Look through the records below, and copy out every line that holds the string "Blender".

Records with modeling code
----
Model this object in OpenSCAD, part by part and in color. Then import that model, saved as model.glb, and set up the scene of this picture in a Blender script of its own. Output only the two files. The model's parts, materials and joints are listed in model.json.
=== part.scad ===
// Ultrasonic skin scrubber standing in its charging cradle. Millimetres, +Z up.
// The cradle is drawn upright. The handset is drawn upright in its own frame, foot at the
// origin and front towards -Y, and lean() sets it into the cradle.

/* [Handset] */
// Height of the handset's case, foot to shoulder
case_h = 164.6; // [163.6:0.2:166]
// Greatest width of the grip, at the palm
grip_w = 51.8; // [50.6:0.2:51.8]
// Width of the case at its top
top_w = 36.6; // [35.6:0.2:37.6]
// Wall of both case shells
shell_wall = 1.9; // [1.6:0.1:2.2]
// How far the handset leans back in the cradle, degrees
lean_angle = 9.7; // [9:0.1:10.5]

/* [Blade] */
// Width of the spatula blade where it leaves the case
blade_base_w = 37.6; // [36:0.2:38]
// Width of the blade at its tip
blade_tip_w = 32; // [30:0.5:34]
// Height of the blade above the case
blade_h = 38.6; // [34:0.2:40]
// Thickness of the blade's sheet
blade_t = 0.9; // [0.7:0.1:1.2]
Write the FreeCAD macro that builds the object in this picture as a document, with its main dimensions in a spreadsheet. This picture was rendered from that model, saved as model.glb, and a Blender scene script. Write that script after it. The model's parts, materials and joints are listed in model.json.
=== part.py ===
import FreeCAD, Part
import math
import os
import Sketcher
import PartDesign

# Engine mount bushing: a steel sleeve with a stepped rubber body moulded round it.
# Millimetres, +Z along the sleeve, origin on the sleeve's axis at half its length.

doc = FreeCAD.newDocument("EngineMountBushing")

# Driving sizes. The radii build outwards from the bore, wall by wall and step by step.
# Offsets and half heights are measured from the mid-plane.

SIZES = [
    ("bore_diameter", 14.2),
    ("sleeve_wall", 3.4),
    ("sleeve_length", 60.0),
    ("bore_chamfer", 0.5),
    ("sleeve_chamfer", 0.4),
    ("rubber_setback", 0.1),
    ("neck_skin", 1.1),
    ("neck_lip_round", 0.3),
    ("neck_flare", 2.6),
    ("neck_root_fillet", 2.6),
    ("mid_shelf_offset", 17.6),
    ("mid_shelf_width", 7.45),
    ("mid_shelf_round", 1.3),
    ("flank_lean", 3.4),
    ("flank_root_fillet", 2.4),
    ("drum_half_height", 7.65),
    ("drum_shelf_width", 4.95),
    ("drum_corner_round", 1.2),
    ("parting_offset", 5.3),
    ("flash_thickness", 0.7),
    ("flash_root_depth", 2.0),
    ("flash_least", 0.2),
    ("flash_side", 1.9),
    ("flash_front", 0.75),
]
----
THE OUTPUT:
Model this object in OpenSCAD, part by part and in color. Then import that model, saved as model.glb, and set up the scene of this picture in a Blender script of its own. Output only the two files. The model's parts, materials and joints are listed in model.json.
Write the FreeCAD macro that builds the object in this picture as a document, with its main dimensions in a spreadsheet. This picture was rendered from that model, saved as model.glb, and a Blender scene script. Write that script after it. The model's parts, materials and joints are listed in model.json.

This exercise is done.